Ce Père Noël, il s’appelle Chris Cringle. C’est un homme vieillissant, à la grosse barbe blanchâtre, se déplaçant en Ford F150 Ranger, et il est bougon, aigri. Il travaille pour le gouvernement qui tous les ans lui fait un chèque pour faire tourner sa fabrique à jouets afin de les distribuer le soir de Noël. Sauf que le contrat stipule que l’argent qu’il perçoit dépend du nombre de cadeaux distribués et de plus en plus d’enfants n’en reçoivent pas car ils ne sont pas sages, la magie de Noël semblant s’estomper peu à peu. Du coup, Chris a du mal à payer ses factures. Épaulé par sa femme, il se noie néanmoins dans un combo shots de whisky / aspirines. Afin d’éviter la fermeture de son entreprise sans âge et de mettre au chômage des milliers de lutins, il accepte de travailler pour l’Armée Américaine et ses locaux serviront à fabriquer des pièces pour l’armement, les lutins ayant un rendement sans commune mesure. Pendant ce temps-là, un fils de riche tête à claques ne supporte pas d’avoir reçu un morceau de charbon pour Noël. Et oui, fallait être sage et surtout moins con mon petit gars. Il va faire appel à son plus fidèle tueur à gage et va lui confier une mission très simple : tuer le Père Noël. Ça tombe bien parce que ce tueur de sang-froid a également une dent contre le Père Noël et il va prendre sa nouvelle mission très au sérieux. Mais encore faut-il arriver à trouver la maison du Père Noël et que ce dernier accepte de se faire dessouder. Je vous le donne en mille, il ne va pas se laisser faire. Je vous l’ai dit, il est bougon le Père Noël, très bougon.

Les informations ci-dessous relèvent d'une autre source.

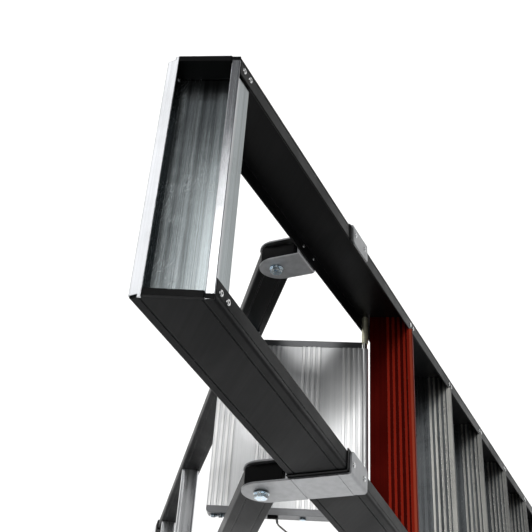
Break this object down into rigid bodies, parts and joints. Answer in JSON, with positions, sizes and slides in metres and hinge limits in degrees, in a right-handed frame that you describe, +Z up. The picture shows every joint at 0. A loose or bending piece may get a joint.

Le scénario de Fatman va prendre un malin plaisir à détourner le mythe du Père Noël en essayant de garder constamment un décalage entre la réalité et le mythe. Une autre vision de Noël en quelques sortes, où le Père Noël est quelqu’un de très humain, presque comme les autres, qui mène une vie normale, avec ses hauts, ses bas, ses espoirs, ses travers.
Le scénario est clairement bien barré et ses personnages sont une de ses forces. Mel Gibson est impeccable et semble prendre un malin plaisir à incarner ce Père Noël aigri. En face de lui, on retrouve Walton Goggins (Les 8 Salopards, la série The Shield) dans le rôle du tueur à gage imperturbable. Il est tout bonnement génial. Même si on a parfois l’impression qu’il a toujours ce même jeu de psychopathe, il est vraiment très bon, arrivant presque à voler la vedette à Mel Gibson. Marianne Jean-Baptiste (Robocop, la série FBI Portés Disparus) est toute en sobriété, toujours très juste. Fatman est un peu long à démarrer car il essaie de bien poser son univers assez particulier. Nous sommes ici dans une comédie noire, un peu acerbe, qui va essayer de semer le doute chez le spectateur pendant une bonne partie du film. Est-ce le vrai Père Noël ? On le saura au bout d’un moment. Le film passe pas mal de temps à installer ses personnages et essaie de faire monter la pression. Il faut avouer que c’est malgré tout parfois un peu longuet, d’autant plus que la mise en scène des frères Nelms (Waffle Street, Small Town Crime) n’a rien d’exceptionnel. Certes, c’est carré, mais il n’y a aucune folie, avec une photographie lambda, et un montage classique. Fatman n’est en plus que peu subversif alors qu’avec un tel pitch, il aurait pu l’être d’avantage. Le délire n’est pas poussé à bloc, comme s’il n’était pas assumé à fond et le film reste au final très sage. Mais l’histoire nous tient en haleine malgré tout grâce à des scènes parfois improbables (la cantine des lutins par exemple) et des personnages funs (le tueur à gage qui a une passion pour les hamsters), jusqu’au duel final intense, sans aucune musique, avec juste ce bruit typique du vent dans la neige et un petit côté western spaghetti (la musique façon Morricone à la toute fin est là pour le confirmer). Un dernier acte très violent, bien sanglant par moments même, qui vient clôturer en beauté un film loin d’être parfait mais néanmoins très chouette.
Fatman, c’est ce genre de film qui aurait pu faire bien mieux dans tout ce qu’il entreprend, mais qui reste néanmoins éminemment sympathique. Un film de Noël pour adultes plutôt original, qui confirme que Mel Gibson a envie de revenir sur le devant de la scène en interprétant des rôles forts.